▶ _What the exercise asks_:
Extract, without alteration, each line from the start of the listing to the line bearing "body_top = leg_height + body_height".

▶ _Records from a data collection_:
····················
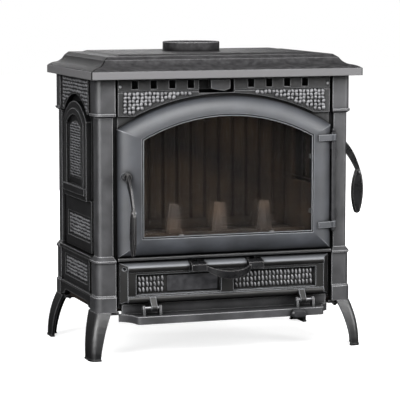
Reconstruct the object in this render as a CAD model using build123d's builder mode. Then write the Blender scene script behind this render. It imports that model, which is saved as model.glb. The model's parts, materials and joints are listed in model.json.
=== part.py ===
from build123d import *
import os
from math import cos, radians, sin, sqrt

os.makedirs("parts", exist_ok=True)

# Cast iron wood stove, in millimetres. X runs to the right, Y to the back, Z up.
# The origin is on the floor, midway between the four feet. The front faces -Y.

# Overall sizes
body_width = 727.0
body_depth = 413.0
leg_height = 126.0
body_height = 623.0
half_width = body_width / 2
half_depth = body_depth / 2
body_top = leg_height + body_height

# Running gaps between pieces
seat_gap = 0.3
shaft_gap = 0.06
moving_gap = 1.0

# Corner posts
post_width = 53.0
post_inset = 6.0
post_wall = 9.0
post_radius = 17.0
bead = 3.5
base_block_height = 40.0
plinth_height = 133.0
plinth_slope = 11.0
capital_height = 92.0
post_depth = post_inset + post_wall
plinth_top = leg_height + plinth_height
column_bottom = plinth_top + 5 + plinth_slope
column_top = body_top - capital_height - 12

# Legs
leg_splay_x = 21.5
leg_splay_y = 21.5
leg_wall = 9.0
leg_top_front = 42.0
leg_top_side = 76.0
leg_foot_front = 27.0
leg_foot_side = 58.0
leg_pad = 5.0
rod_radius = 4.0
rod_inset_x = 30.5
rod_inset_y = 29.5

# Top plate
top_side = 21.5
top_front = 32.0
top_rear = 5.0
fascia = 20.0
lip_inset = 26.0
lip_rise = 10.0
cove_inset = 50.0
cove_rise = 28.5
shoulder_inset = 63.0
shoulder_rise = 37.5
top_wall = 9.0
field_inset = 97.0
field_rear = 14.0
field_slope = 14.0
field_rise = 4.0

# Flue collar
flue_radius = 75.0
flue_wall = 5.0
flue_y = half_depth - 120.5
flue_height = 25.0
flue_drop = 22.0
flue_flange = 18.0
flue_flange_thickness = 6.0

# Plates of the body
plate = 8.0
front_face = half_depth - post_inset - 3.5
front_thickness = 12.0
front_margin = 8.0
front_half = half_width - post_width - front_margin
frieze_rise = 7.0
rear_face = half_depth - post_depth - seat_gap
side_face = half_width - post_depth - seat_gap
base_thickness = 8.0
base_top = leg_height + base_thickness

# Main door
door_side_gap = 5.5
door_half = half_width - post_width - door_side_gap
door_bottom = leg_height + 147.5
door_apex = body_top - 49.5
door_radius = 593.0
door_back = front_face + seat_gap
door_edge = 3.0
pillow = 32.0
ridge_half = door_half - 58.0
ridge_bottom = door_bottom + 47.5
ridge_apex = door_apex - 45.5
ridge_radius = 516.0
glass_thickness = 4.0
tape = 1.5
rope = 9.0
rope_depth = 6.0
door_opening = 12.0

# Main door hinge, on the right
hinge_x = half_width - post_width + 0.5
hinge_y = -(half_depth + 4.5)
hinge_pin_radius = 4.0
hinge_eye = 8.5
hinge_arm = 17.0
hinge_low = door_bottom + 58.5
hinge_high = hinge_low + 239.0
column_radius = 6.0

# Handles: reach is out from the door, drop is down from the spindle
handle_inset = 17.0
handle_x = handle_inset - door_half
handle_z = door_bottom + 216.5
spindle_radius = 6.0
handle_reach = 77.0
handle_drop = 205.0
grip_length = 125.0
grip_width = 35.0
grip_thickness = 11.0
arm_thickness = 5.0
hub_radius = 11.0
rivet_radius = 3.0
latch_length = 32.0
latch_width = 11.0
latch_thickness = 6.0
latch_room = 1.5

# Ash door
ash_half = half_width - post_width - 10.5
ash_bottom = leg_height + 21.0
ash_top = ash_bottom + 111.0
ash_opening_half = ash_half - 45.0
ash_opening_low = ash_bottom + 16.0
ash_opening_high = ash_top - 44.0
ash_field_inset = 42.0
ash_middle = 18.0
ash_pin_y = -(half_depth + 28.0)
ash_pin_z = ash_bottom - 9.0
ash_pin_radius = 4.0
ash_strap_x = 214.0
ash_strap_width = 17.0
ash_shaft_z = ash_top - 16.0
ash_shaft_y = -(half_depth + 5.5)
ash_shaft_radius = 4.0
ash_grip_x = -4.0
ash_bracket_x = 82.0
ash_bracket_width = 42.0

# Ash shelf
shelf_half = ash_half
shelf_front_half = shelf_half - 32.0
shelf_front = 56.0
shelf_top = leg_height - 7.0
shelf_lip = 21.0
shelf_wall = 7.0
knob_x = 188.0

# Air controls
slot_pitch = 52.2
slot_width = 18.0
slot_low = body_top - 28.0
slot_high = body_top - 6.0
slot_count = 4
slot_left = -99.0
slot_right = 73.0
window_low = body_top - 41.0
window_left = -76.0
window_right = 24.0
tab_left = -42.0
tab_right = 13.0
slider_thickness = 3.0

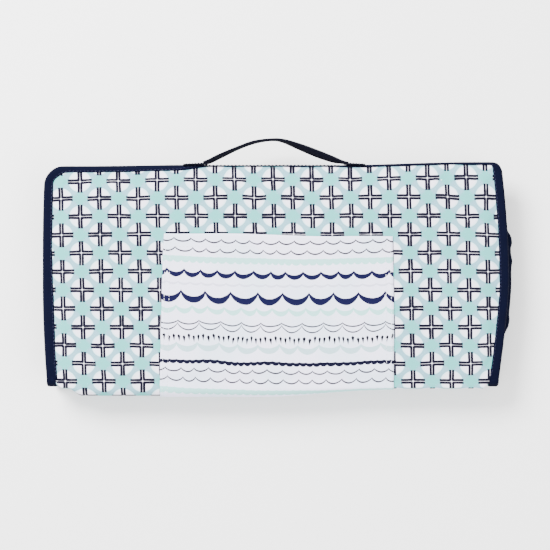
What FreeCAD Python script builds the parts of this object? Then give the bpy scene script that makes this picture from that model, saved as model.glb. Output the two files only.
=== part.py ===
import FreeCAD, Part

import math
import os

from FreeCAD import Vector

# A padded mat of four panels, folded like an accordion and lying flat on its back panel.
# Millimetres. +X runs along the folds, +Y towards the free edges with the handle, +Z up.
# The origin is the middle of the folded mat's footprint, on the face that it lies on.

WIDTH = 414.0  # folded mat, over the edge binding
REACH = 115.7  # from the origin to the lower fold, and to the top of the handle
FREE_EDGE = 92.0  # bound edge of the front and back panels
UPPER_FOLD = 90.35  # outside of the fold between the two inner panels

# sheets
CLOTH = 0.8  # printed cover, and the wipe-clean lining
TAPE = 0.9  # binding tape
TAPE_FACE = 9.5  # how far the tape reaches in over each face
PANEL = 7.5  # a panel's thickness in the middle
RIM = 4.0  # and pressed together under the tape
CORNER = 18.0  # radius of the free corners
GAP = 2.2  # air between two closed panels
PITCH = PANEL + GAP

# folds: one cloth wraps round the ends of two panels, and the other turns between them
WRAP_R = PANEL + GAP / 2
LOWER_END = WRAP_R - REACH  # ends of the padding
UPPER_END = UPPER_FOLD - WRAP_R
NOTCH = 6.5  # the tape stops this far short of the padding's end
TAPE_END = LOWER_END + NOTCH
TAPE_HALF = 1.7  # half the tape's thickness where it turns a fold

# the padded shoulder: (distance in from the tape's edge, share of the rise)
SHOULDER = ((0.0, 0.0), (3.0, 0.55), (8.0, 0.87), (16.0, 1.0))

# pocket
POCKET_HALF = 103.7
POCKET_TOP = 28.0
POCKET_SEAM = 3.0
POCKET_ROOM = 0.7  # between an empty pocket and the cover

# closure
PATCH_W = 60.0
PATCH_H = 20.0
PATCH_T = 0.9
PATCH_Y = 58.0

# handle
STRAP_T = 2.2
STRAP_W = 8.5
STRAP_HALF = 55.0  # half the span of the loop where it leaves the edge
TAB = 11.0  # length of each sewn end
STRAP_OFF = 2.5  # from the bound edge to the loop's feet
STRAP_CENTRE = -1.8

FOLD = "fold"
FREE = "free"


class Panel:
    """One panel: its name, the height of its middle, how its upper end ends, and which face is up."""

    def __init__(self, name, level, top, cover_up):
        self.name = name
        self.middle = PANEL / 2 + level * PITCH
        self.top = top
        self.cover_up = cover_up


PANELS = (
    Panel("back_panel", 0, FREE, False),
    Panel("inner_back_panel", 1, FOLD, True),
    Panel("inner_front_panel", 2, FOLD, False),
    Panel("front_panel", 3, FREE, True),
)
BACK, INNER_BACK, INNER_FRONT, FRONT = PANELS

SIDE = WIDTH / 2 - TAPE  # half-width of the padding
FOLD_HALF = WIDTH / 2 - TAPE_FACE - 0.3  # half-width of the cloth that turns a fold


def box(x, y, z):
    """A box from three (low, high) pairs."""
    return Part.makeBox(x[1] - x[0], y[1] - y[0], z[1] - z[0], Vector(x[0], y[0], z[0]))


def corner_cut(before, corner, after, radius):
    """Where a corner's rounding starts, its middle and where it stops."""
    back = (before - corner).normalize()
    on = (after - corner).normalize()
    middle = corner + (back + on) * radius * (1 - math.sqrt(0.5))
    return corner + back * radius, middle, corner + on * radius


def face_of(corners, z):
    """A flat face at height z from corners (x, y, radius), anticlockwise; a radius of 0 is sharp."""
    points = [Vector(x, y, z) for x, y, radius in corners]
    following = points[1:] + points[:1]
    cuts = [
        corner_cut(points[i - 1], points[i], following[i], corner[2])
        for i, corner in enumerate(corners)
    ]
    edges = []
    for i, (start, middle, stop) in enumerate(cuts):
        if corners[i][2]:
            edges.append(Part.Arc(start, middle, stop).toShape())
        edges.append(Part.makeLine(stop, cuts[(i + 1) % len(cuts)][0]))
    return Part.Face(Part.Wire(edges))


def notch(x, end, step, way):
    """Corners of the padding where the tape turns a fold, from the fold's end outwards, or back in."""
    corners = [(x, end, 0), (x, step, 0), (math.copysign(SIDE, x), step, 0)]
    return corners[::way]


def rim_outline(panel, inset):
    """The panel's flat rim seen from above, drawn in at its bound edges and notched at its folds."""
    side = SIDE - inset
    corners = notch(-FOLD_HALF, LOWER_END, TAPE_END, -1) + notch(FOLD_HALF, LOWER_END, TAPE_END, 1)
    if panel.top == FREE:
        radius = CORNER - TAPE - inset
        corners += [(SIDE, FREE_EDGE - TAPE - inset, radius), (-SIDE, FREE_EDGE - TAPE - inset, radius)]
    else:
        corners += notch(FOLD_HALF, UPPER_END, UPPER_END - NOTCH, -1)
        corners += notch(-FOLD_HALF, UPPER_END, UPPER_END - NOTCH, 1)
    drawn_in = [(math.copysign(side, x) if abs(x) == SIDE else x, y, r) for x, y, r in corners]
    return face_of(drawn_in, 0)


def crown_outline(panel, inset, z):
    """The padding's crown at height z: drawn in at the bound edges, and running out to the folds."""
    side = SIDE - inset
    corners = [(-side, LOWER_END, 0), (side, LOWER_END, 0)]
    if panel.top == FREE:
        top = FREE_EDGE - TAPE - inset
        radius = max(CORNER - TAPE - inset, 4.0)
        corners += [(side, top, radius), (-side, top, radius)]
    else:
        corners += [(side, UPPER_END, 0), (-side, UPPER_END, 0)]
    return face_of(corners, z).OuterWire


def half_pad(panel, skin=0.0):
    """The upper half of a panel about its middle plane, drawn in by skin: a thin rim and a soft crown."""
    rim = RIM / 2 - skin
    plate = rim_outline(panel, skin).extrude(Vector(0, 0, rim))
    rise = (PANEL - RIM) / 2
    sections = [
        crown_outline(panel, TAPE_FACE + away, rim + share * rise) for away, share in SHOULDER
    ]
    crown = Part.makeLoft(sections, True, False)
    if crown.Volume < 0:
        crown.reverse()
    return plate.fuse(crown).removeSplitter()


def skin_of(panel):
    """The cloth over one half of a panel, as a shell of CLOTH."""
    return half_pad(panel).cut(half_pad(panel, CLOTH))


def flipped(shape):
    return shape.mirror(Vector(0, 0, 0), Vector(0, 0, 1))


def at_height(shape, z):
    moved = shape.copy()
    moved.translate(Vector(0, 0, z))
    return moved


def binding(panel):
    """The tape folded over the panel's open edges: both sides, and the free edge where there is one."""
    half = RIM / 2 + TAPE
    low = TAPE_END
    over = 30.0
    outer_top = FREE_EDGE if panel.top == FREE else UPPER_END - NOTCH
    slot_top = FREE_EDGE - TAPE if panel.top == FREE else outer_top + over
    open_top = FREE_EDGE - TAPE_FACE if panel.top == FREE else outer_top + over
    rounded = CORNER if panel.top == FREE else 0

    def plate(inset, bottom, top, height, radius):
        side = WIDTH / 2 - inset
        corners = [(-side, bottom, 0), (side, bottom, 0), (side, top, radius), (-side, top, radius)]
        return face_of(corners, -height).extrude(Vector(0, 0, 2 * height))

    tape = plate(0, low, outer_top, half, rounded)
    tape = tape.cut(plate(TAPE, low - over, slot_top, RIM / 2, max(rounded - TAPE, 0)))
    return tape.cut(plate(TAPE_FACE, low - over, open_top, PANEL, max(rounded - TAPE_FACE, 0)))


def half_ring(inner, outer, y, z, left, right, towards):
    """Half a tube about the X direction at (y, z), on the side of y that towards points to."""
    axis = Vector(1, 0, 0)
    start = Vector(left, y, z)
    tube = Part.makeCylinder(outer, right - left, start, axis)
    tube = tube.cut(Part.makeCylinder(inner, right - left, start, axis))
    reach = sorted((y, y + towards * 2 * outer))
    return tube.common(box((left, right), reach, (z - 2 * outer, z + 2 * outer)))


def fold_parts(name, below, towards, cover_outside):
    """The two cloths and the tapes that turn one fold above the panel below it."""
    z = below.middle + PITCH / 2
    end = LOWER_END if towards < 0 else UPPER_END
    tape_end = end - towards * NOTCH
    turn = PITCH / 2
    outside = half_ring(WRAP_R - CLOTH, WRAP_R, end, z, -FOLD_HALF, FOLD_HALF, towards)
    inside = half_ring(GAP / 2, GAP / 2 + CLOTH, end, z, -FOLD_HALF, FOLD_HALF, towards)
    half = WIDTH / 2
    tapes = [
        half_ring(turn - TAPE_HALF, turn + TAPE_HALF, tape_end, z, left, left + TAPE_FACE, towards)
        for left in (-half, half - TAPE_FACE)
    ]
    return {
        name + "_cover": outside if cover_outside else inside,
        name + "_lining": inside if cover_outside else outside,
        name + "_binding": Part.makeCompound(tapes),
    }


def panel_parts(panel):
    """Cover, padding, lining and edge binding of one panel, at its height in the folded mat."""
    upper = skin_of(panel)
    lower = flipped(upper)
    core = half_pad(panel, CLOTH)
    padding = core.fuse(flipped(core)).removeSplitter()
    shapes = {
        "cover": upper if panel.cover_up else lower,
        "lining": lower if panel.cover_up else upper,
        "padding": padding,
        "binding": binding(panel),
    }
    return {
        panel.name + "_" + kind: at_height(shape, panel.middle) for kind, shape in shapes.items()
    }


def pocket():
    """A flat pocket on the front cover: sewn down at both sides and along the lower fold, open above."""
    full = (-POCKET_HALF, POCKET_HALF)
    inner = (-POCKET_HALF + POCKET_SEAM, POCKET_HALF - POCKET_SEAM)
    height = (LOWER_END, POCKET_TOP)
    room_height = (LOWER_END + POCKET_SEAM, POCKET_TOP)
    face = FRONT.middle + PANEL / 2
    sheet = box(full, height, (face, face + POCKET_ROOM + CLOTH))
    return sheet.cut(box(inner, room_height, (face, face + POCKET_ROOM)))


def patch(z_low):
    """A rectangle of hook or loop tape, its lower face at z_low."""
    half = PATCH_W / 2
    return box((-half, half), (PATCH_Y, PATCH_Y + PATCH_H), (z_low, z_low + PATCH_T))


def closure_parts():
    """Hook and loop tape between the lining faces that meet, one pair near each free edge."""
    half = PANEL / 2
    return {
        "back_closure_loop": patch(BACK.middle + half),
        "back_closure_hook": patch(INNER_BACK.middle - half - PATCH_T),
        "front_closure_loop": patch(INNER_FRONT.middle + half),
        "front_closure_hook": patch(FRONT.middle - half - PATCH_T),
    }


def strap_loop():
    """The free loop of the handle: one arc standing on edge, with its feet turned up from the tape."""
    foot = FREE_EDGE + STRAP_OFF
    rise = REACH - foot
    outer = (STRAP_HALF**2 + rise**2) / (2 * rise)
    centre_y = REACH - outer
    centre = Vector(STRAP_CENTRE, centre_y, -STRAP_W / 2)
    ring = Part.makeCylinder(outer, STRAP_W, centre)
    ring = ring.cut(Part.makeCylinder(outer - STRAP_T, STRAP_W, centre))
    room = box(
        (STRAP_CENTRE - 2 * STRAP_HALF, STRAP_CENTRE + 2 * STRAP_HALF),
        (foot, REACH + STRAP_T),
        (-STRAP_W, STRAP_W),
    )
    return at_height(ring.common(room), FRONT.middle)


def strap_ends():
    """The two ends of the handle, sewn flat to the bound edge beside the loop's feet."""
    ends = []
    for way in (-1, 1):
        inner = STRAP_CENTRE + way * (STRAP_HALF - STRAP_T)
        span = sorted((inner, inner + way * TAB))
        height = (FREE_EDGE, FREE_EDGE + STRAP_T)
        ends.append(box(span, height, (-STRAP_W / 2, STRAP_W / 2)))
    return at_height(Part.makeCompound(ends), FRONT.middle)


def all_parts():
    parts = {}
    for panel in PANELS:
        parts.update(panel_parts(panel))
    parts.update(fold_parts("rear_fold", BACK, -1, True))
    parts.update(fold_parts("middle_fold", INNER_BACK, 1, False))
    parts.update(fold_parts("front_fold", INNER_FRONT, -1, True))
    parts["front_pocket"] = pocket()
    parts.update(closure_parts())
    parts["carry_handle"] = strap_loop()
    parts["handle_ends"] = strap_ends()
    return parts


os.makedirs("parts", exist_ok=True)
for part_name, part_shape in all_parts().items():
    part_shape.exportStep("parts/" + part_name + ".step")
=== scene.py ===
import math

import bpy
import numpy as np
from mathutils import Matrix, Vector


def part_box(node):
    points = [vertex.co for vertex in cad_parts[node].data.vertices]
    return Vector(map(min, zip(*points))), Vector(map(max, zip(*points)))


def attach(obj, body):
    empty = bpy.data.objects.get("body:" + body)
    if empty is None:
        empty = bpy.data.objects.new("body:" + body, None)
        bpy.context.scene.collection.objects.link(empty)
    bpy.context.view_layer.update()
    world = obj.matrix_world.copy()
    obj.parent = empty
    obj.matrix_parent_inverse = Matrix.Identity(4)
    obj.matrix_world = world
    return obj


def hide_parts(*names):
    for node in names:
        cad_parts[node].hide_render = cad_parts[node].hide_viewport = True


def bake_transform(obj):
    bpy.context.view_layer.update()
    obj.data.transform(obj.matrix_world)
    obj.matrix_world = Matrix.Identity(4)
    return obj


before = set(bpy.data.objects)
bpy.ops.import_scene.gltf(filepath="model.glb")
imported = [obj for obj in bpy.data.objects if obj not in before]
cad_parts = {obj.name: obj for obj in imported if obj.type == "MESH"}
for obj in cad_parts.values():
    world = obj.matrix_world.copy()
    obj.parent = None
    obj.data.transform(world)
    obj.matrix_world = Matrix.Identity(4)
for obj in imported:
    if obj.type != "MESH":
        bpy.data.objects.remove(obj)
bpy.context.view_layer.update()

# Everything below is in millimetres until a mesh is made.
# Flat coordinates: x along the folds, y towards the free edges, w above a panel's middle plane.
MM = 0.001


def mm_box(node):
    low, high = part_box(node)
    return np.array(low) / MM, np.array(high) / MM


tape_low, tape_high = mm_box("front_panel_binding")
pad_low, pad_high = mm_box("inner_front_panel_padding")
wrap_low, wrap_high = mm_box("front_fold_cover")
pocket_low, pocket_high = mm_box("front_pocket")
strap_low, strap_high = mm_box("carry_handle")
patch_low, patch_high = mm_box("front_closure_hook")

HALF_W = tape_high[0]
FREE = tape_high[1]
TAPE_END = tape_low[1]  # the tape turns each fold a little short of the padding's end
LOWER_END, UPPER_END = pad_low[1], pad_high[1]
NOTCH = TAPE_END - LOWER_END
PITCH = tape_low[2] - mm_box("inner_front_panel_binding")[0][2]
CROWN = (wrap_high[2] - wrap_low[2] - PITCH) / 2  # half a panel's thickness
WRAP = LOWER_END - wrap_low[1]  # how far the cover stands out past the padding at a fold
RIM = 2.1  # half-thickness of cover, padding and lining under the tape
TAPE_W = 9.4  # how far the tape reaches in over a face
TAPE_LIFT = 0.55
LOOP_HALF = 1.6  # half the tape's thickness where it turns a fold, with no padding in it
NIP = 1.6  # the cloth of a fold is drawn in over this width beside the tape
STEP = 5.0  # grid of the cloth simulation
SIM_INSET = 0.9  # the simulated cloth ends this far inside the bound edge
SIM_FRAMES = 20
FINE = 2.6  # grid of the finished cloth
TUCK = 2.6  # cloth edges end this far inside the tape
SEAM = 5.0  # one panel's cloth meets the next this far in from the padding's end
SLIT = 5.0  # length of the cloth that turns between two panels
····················
▶ _Exercise solution_:
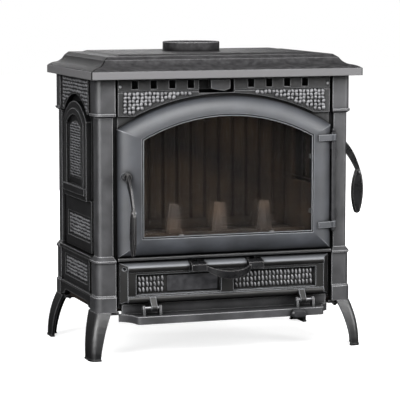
Reconstruct the object in this render as a CAD model using build123d's builder mode. Then write the Blender scene script behind this render. It imports that model, which is saved as model.glb. The model's parts, materials and joints are listed in model.json.
=== part.py ===
from build123d import *
import os
from math import cos, radians, sin, sqrt

os.makedirs("parts", exist_ok=True)

# Cast iron wood stove, in millimetres. X runs to the right, Y to the back, Z up.
# The origin is on the floor, midway between the four feet. The front faces -Y.

# Overall sizes
body_width = 727.0
body_depth = 413.0
leg_height = 126.0
body_height = 623.0
half_width = body_width / 2
half_depth = body_depth / 2
body_top = leg_height + body_height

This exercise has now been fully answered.